» **STATED GOAL**
Starting with the line that contains "obj.data.transform(world)", write out each line through the end of the listing, unchanged. Output nothing else.

» **SUPPLIED INFORMATION**
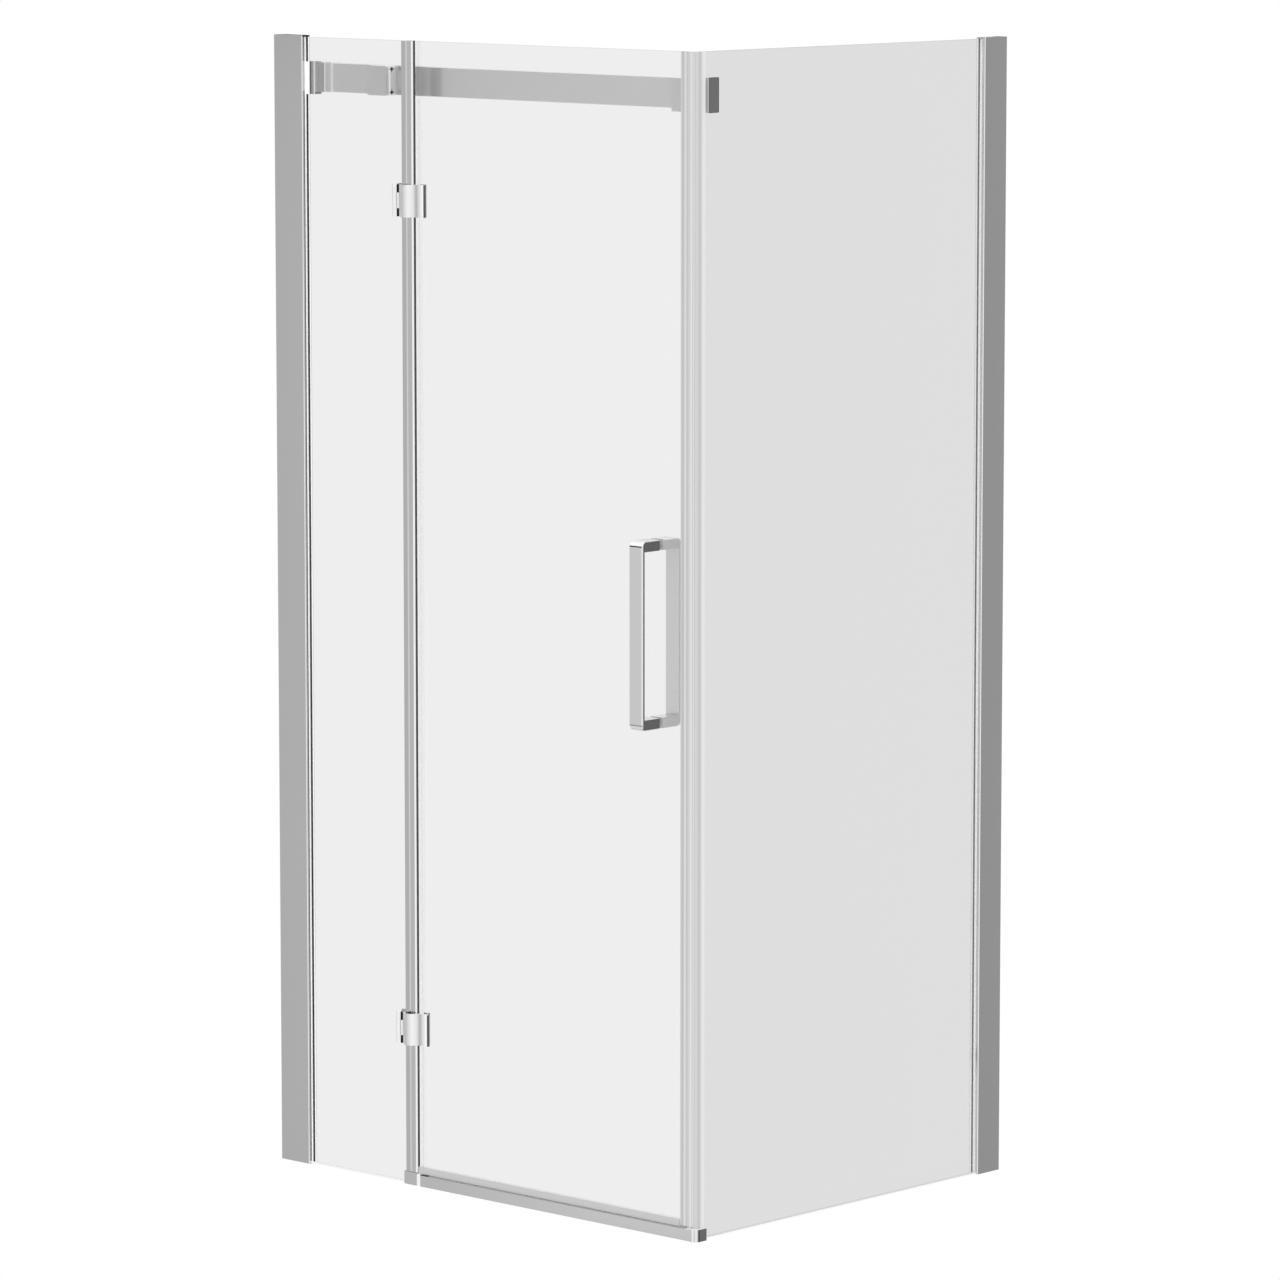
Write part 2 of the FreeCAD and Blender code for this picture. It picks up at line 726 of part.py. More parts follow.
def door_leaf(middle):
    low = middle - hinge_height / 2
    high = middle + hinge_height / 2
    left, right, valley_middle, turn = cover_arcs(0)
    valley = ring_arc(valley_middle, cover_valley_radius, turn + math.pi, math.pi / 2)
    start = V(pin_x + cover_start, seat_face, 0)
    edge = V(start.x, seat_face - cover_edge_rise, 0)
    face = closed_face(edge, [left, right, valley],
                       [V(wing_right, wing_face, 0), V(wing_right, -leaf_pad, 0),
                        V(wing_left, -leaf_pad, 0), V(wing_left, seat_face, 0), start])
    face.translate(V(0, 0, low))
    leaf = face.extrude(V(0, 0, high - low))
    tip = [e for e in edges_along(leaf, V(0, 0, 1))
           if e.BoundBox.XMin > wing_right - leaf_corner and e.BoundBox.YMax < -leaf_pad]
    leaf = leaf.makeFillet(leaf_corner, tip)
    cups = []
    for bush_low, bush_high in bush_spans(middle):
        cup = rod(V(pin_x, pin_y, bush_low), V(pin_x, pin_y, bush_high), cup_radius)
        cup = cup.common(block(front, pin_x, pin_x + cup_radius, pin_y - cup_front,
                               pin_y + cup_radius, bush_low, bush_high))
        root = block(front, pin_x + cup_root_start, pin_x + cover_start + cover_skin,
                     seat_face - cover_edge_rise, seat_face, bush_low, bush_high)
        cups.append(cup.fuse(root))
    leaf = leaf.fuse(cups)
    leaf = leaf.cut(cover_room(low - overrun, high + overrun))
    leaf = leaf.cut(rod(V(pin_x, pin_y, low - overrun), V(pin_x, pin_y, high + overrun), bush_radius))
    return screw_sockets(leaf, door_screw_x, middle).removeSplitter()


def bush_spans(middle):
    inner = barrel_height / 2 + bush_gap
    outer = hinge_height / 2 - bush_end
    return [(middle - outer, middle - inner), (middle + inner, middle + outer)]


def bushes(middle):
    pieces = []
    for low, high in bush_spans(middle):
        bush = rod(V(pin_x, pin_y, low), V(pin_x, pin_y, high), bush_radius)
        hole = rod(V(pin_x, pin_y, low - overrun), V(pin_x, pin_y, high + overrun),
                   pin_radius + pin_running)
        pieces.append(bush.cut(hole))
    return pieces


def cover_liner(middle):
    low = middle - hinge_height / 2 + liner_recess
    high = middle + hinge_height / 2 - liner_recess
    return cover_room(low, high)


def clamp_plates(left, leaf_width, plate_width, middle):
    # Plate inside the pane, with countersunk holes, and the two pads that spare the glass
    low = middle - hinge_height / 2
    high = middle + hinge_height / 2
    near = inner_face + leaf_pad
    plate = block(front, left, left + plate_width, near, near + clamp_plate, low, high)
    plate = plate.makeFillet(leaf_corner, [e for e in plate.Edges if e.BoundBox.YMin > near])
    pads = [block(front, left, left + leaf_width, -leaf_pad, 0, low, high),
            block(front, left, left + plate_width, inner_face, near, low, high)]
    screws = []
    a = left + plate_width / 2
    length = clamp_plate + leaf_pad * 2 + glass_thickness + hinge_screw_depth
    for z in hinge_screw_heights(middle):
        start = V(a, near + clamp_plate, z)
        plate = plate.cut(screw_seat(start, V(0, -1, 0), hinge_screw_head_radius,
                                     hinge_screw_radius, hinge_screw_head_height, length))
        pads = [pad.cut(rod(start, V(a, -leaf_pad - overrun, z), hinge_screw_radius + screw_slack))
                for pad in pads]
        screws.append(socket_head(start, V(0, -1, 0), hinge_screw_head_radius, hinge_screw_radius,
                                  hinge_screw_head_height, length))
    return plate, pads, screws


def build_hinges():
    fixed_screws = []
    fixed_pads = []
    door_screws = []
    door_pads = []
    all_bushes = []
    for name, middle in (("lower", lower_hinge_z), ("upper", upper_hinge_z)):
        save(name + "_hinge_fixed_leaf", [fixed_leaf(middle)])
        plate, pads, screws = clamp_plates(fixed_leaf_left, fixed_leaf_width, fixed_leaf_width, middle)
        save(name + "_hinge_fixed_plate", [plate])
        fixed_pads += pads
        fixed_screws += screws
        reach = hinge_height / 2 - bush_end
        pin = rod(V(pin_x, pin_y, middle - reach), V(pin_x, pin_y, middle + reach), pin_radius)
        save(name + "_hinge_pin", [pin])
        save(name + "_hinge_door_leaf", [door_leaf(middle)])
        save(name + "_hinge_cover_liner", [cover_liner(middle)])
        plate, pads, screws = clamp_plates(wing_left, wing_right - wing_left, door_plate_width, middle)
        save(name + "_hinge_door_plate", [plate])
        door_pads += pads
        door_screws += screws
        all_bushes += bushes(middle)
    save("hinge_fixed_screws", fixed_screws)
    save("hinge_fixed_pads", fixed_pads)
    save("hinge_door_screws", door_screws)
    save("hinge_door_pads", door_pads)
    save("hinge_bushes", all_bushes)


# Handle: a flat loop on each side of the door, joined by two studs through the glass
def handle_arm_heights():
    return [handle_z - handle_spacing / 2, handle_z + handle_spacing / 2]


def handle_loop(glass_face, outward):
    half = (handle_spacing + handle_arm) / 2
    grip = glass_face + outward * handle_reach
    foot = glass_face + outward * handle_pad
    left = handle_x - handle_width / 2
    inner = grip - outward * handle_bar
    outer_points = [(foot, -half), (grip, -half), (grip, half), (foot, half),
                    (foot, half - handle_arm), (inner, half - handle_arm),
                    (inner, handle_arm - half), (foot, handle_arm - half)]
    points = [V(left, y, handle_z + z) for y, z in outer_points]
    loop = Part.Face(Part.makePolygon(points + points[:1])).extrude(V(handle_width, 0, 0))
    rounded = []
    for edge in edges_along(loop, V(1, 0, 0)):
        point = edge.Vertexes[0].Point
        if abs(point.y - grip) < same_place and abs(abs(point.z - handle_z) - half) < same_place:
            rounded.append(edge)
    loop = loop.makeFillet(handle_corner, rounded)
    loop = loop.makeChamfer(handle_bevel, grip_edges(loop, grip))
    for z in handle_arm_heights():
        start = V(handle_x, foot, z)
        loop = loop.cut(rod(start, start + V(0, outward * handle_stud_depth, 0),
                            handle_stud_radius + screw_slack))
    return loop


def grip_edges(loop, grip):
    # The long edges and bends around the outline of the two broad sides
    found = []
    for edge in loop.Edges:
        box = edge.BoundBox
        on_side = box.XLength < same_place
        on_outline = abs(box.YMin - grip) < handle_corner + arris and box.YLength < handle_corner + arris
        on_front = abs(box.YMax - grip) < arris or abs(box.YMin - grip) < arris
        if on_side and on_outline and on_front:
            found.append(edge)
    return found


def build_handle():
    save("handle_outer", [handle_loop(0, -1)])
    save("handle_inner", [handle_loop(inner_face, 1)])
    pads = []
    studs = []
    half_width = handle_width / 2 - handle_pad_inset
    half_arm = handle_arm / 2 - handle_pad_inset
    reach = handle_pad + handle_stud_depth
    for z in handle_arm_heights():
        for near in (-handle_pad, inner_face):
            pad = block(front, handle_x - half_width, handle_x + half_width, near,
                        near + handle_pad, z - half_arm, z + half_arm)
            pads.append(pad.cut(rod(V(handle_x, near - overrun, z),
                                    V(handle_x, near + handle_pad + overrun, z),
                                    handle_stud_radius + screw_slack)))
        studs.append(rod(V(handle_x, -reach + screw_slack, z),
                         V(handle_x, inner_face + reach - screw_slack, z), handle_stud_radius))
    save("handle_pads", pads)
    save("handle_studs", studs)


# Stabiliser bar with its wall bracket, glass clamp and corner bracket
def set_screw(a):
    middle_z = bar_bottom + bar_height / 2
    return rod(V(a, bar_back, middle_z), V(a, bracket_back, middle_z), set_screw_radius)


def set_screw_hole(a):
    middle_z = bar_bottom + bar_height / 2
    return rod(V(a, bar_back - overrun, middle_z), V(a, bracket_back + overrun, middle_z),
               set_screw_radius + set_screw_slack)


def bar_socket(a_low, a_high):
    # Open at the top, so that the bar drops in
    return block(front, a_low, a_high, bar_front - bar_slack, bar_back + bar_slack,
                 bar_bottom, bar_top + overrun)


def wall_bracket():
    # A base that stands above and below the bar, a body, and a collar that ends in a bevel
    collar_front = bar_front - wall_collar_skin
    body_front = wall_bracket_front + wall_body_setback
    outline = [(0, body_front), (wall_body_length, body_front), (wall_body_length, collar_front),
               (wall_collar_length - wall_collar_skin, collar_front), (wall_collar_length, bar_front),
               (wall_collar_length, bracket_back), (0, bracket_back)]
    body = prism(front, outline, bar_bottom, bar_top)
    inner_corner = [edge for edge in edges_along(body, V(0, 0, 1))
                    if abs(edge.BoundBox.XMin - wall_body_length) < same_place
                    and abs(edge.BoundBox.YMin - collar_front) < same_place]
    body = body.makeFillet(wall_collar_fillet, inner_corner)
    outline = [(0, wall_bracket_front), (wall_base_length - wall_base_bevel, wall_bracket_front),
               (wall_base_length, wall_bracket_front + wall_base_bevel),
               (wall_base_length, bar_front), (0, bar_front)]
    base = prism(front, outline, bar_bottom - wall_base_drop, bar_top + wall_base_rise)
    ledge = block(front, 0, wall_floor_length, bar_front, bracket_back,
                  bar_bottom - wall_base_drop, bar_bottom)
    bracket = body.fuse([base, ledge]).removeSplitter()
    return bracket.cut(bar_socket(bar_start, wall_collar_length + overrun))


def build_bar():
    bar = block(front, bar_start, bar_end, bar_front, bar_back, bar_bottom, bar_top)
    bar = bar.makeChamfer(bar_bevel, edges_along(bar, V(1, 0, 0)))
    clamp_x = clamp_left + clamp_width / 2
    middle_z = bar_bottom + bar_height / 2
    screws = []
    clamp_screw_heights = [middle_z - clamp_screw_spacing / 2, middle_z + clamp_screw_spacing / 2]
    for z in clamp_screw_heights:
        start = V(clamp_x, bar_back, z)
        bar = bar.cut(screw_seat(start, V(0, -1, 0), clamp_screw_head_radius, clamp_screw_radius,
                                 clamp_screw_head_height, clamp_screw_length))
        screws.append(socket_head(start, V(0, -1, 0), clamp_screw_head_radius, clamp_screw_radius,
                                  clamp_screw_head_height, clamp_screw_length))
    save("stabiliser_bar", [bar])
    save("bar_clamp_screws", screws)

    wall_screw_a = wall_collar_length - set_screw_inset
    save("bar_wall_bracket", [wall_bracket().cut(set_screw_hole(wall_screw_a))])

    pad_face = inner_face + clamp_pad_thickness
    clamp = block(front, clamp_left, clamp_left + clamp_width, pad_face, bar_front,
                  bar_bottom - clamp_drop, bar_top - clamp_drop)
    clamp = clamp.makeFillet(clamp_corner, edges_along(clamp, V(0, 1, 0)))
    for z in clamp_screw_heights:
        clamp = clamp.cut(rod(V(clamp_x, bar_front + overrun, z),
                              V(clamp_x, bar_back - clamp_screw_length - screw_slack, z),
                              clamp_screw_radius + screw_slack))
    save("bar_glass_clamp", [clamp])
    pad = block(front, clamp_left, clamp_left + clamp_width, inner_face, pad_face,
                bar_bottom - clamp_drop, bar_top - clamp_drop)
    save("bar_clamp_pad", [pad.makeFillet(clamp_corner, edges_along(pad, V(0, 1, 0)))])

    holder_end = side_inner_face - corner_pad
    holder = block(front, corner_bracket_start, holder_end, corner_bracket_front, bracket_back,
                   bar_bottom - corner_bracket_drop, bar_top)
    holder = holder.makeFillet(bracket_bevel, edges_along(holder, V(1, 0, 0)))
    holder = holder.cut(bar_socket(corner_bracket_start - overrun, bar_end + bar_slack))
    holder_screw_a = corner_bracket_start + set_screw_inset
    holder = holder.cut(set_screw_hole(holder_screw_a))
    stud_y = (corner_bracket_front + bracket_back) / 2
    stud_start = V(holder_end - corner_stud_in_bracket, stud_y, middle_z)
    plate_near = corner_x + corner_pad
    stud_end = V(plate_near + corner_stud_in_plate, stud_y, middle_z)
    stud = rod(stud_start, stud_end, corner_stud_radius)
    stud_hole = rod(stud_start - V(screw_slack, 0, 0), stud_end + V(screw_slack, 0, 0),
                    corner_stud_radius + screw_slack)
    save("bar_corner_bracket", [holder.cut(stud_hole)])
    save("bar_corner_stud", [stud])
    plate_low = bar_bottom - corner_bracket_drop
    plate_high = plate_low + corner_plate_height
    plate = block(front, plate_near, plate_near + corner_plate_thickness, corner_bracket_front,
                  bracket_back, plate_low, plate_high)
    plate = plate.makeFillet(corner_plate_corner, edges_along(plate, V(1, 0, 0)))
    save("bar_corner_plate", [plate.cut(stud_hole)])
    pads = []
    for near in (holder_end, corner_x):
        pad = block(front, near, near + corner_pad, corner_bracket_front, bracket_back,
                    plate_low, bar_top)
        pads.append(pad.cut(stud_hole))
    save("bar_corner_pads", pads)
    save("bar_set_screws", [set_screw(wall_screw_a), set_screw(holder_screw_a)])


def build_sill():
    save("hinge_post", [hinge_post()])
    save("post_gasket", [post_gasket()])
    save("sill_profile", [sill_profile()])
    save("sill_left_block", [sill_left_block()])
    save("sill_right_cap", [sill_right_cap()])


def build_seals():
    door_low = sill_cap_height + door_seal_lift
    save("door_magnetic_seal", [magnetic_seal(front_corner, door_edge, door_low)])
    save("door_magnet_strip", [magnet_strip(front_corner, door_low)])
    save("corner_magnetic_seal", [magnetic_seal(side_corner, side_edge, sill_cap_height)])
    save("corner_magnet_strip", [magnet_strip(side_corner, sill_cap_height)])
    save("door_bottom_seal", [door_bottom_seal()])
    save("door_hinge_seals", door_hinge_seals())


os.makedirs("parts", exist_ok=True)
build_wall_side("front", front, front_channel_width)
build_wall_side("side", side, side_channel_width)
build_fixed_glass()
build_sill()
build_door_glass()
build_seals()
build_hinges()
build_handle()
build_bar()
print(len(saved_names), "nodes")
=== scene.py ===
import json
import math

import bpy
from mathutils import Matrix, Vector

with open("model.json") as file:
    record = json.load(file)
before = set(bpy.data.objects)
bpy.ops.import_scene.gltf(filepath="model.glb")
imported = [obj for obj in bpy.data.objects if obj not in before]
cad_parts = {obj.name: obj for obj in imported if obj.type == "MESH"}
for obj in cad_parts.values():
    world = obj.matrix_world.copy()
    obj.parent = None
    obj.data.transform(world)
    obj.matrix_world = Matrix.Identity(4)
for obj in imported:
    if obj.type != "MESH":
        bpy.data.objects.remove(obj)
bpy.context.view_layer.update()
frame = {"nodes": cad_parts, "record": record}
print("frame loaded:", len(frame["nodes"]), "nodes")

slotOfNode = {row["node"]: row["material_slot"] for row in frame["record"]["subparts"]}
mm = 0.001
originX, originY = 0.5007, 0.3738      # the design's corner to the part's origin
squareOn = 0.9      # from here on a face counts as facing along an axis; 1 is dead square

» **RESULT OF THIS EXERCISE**
    obj.data.transform(world)
    obj.matrix_world = Matrix.Identity(4)
for obj in imported:
    if obj.type != "MESH":
        bpy.data.objects.remove(obj)
bpy.context.view_layer.update()
frame = {"nodes": cad_parts, "record": record}
print("frame loaded:", len(frame["nodes"]), "nodes")

slotOfNode = {row["node"]: row["material_slot"] for row in frame["record"]["subparts"]}
mm = 0.001
originX, originY = 0.5007, 0.3738      # the design's corner to the part's origin
squareOn = 0.9      # from here on a face counts as facing along an axis; 1 is dead square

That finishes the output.